GOAL OF THE EXERCISE:
Print all of the data exactly.

RAW DATA:

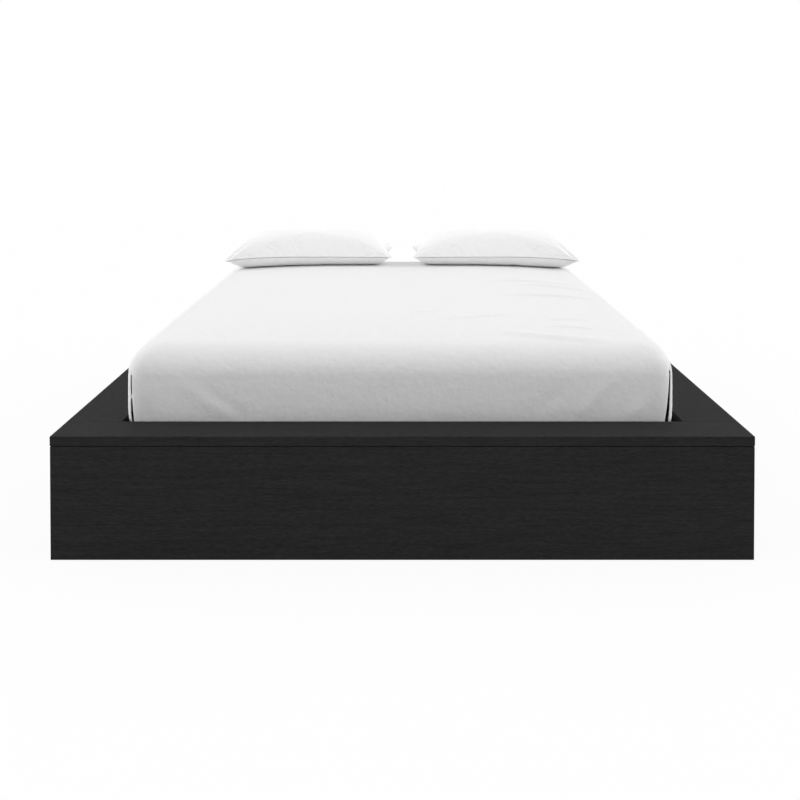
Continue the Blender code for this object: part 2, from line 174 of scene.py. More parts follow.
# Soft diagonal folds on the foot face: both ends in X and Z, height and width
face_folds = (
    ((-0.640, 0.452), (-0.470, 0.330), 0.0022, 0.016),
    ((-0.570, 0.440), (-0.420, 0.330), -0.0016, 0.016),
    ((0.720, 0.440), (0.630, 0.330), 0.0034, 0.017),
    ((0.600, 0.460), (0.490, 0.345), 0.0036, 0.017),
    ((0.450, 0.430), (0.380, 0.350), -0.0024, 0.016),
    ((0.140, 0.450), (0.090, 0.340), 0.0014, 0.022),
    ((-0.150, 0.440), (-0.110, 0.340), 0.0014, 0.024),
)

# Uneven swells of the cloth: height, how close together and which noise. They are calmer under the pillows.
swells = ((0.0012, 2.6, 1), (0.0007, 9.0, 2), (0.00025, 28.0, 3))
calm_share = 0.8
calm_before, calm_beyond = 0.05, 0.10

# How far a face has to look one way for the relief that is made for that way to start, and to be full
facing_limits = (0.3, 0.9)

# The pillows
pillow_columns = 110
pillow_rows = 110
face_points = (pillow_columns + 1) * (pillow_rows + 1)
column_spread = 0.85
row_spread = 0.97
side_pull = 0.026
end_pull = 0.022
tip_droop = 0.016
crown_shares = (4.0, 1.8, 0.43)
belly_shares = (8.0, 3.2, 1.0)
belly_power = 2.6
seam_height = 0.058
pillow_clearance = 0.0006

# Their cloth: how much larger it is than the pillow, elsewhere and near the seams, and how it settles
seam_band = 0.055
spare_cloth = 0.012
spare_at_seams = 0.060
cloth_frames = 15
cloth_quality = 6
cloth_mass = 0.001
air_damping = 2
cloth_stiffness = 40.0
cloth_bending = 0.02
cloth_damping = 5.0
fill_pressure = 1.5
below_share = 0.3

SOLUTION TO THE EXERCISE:
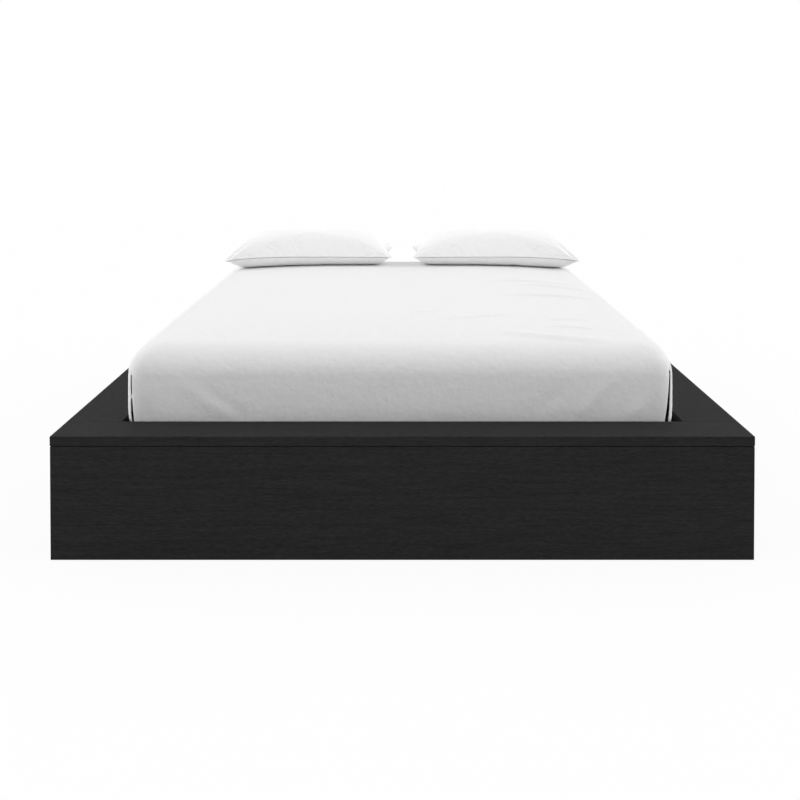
Continue the Blender code for this object: part 2, from line 174 of scene.py. More parts follow.
# Soft diagonal folds on the foot face: both ends in X and Z, height and width
face_folds = (
    ((-0.640, 0.452), (-0.470, 0.330), 0.0022, 0.016),
    ((-0.570, 0.440), (-0.420, 0.330), -0.0016, 0.016),
    ((0.720, 0.440), (0.630, 0.330), 0.0034, 0.017),
    ((0.600, 0.460), (0.490, 0.345), 0.0036, 0.017),
    ((0.450, 0.430), (0.380, 0.350), -0.0024, 0.016),
    ((0.140, 0.450), (0.090, 0.340), 0.0014, 0.022),
    ((-0.150, 0.440), (-0.110, 0.340), 0.0014, 0.024),
)

# Uneven swells of the cloth: height, how close together and which noise. They are calmer under the pillows.
swells = ((0.0012, 2.6, 1), (0.0007, 9.0, 2), (0.00025, 28.0, 3))
calm_share = 0.8
calm_before, calm_beyond = 0.05, 0.10

# How far a face has to look one way for the relief that is made for that way to start, and to be full
facing_limits = (0.3, 0.9)

# The pillows
pillow_columns = 110
pillow_rows = 110
face_points = (pillow_columns + 1) * (pillow_rows + 1)
column_spread = 0.85
row_spread = 0.97
side_pull = 0.026
end_pull = 0.022
tip_droop = 0.016
crown_shares = (4.0, 1.8, 0.43)
belly_shares = (8.0, 3.2, 1.0)
belly_power = 2.6
seam_height = 0.058
pillow_clearance = 0.0006

# Their cloth: how much larger it is than the pillow, elsewhere and near the seams, and how it settles
seam_band = 0.055
spare_cloth = 0.012
spare_at_seams = 0.060
cloth_frames = 15
cloth_quality = 6
cloth_mass = 0.001
air_damping = 2
cloth_stiffness = 40.0
cloth_bending = 0.02
cloth_damping = 5.0
fill_pressure = 1.5
below_share = 0.3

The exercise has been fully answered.